> _The problem_:
A precise retyping is required of every line from the one containing "bpy.data.objects.remove(obj)" down to the one containing "return Vector((level.x, level.y, cos(radians(tilt))))", both included, and of no other line.

** Begin **

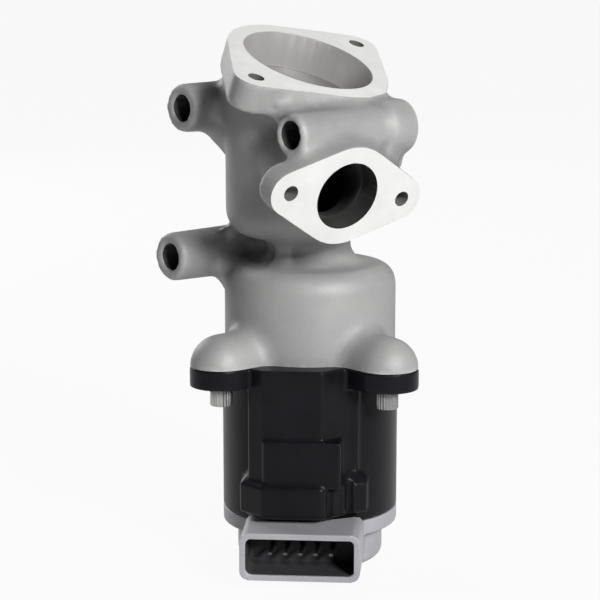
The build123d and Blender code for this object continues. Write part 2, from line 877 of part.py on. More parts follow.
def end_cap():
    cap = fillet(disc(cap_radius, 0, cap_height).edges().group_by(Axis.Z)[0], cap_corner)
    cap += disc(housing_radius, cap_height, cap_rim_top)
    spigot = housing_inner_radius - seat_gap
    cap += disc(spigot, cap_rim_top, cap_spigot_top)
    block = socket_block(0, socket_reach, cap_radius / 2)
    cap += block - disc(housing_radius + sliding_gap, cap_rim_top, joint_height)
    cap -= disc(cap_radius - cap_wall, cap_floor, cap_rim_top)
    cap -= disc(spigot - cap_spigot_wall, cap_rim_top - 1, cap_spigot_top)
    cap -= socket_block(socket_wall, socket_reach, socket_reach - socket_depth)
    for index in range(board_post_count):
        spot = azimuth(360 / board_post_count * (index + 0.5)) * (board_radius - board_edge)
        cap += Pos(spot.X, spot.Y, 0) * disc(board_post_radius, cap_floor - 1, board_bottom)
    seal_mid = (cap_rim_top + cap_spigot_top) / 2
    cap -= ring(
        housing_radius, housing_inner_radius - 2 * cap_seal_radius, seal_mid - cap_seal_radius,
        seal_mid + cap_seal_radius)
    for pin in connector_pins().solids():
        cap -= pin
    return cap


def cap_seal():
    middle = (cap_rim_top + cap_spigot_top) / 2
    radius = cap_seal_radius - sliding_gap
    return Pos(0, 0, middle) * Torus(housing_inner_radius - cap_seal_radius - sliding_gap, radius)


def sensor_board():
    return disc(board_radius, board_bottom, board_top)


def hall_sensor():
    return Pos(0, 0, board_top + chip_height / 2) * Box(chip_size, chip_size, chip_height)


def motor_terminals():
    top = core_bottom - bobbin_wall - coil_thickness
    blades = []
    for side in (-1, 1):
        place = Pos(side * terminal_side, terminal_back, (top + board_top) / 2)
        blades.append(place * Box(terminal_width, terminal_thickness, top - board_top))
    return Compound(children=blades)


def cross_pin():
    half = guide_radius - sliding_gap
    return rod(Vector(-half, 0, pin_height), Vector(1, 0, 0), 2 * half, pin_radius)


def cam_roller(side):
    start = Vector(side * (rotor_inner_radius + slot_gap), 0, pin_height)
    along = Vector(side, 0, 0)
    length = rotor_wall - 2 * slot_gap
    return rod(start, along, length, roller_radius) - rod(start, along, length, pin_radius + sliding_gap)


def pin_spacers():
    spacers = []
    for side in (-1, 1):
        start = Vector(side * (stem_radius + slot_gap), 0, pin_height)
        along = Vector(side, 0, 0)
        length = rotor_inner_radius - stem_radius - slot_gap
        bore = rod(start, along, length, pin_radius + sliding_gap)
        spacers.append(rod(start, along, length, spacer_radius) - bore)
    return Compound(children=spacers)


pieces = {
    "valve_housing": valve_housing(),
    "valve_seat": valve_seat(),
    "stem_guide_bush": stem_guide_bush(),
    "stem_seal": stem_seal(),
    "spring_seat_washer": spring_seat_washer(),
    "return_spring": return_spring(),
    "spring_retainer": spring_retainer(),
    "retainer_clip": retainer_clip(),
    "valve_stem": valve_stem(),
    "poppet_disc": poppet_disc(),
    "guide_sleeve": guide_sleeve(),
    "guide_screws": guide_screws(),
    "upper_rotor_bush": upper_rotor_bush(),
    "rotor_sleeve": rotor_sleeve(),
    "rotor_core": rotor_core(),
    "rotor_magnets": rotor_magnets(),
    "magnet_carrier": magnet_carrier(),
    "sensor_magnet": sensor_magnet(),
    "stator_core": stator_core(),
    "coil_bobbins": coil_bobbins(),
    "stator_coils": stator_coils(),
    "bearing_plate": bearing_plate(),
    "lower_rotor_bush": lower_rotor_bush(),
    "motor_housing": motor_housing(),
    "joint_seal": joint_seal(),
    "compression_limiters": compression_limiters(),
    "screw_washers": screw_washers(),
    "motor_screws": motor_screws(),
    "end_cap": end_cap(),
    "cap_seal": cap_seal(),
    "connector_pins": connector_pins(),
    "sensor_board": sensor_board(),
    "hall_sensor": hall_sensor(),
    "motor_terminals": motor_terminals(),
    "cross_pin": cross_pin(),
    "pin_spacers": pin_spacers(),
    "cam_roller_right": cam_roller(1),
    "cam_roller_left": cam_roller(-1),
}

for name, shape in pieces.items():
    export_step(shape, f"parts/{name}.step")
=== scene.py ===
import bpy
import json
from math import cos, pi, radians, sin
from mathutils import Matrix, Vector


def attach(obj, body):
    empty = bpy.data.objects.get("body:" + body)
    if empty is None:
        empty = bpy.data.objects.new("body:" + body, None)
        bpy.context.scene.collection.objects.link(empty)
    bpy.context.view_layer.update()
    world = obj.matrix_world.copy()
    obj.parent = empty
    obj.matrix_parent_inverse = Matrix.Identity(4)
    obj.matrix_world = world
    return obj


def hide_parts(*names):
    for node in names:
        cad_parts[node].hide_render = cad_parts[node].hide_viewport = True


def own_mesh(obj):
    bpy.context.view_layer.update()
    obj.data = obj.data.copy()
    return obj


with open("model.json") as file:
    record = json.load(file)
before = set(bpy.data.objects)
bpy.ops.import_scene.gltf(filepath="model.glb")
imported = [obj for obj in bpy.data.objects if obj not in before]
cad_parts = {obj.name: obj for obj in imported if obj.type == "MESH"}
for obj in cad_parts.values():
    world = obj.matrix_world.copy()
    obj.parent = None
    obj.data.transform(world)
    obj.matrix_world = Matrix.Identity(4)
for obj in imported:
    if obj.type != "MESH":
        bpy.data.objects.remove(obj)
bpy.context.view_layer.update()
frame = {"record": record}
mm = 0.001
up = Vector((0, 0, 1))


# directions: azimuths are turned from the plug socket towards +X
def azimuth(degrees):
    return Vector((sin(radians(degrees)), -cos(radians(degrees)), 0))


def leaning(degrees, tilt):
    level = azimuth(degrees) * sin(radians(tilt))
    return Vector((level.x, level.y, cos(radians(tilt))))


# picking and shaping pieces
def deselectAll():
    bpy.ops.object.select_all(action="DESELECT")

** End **

> _Completed exercise_:
        bpy.data.objects.remove(obj)
bpy.context.view_layer.update()
frame = {"record": record}
mm = 0.001
up = Vector((0, 0, 1))


# directions: azimuths are turned from the plug socket towards +X
def azimuth(degrees):
    return Vector((sin(radians(degrees)), -cos(radians(degrees)), 0))


def leaning(degrees, tilt):
    level = azimuth(degrees) * sin(radians(tilt))
    return Vector((level.x, level.y, cos(radians(tilt))))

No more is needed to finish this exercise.